Even before the internet era, telcos and connectivity providers have been torn between “being who they are” and “becoming something else.” Some with long memories may recall efforts to diversify into computing (before edge, before cloud, in fact, before client-server) or systems integration or information technology consulting.
In the internet era, many more will recall efforts to create leading app stores, become cloud computing or data center leaders. Though controversial, efforts to become content owners have been more successful.
Now many connectivity providers explore private networks, internet of things or edge computing as new fields to lead. The phrase techco is the latest version of connectivity provider efforts to become something other than what they are.
In some iterations, a “techco” is a connectivity provider that curates other digital services to add value and drive higher revenue. In a word, telcos need to become platforms. That is much harder than it often appears. In fact, few companies in any industry actually are able to become platforms, which earn their revenues in a specific way.
A platform earns its money by enabling transactions. It is a marketplace that matches supply with demand; products and services with the organizations that wish to buy such products.
It is a compelling vision, since it promises the flow of money and revenue from lots of different places to the telco.
The problem is that other participants in the value chain either do not see the value or positively reject such arrangements. Who “needs” the telco business relationship when the “layers” architecture allows app providers to reach their users and customers directly, without any such business relationships?
It is far harder than it sounds. Not everyone agrees that even successful curation or bundling of features means a connectivity provider has become a platform. A true platform implies that the actual revenue model for a firm is functioning as a marketplace where other buyers and sellers conduct transactions.
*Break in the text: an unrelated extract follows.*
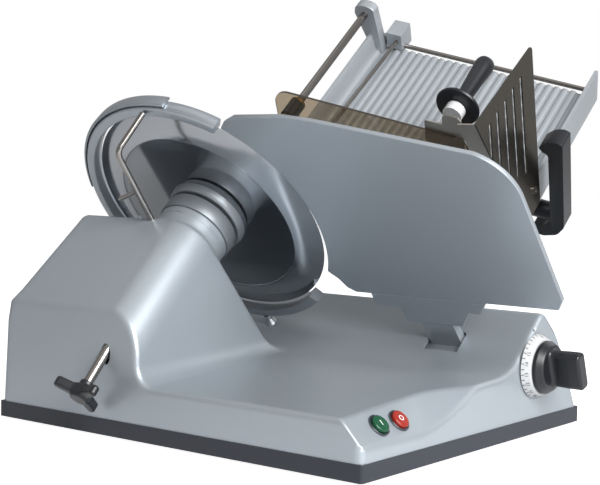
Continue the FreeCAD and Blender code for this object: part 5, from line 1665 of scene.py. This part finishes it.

Adding features, content or value does not, by definition, mean a firm is a “platform.” It just means the supplier provides different and expanded value.
The Connectivity-Plus model might bundle cloud, edge and IoT providers’ services.
The Innovation Platform model most closely approaches a “true” platform model as it has the connectivity provider exposing its services using application program interfaces.
The End-to-end Solution model has connectivity providers assembling end-to-end solutions for business-to-customer products that might have complex value chains.
The Adjacent Acquisitions model has connectivity providers acquiring specialist companies such as IoT or security firms, and operating them as independent or partnered efforts.
Perhaps most seasoned observers would expect most connectivity providers to try either the “Connectivity-Plus” or “expose our services using API” approaches, as neither of these forces firms to radically change their business models.
Those approaches also limit execution risk.
Though most such efforts will focus on business customers and use cases, the fundamental approach has been tried often in the consumer space. The irony is that such efforts--whatever the outcomes--eventually are criticized as a distraction from “doing what you do best.”
And what telcos “do best” is provide connectivity.
It is hard to argue with the vision of a connectivity provider network that is self-configuring, self-healing, and self-optimizing, enabling zero-touch operations and zero-wait for new services, as TMForum says is among the goals of applied artificial intelligence in the network.
Likewise, it makes sense to many to explore more-complicated business models that add features and services “beyond connectivity.”
But bundling new value does not change a telco into a techco. Using AI, creating a more-open network and automating are good things, to be sure. They help a telco run its business more efficiently, with less friction.
But none of that--exposing APIs, automating, using AI, open interfaces and processes, enabling zero-touch provisioning--makes a telco a techco. They make a telco a better telco.
In principle, a true telco operating as a platform would not “sell connectivity.” It would be a marketplace that allows others to buy and sell connectivity.
Few--if any--legacy telcos will ever become true platforms. To do so, they would have to become Amazon or eBay--marketplaces and exchanges--making their money from transactions. Such a “telco” would not own the actual networks and services that are bought and sold. It would simply make the transactions possible.
Few even entertain the notion, let alone are actively moving to realize such ambitions.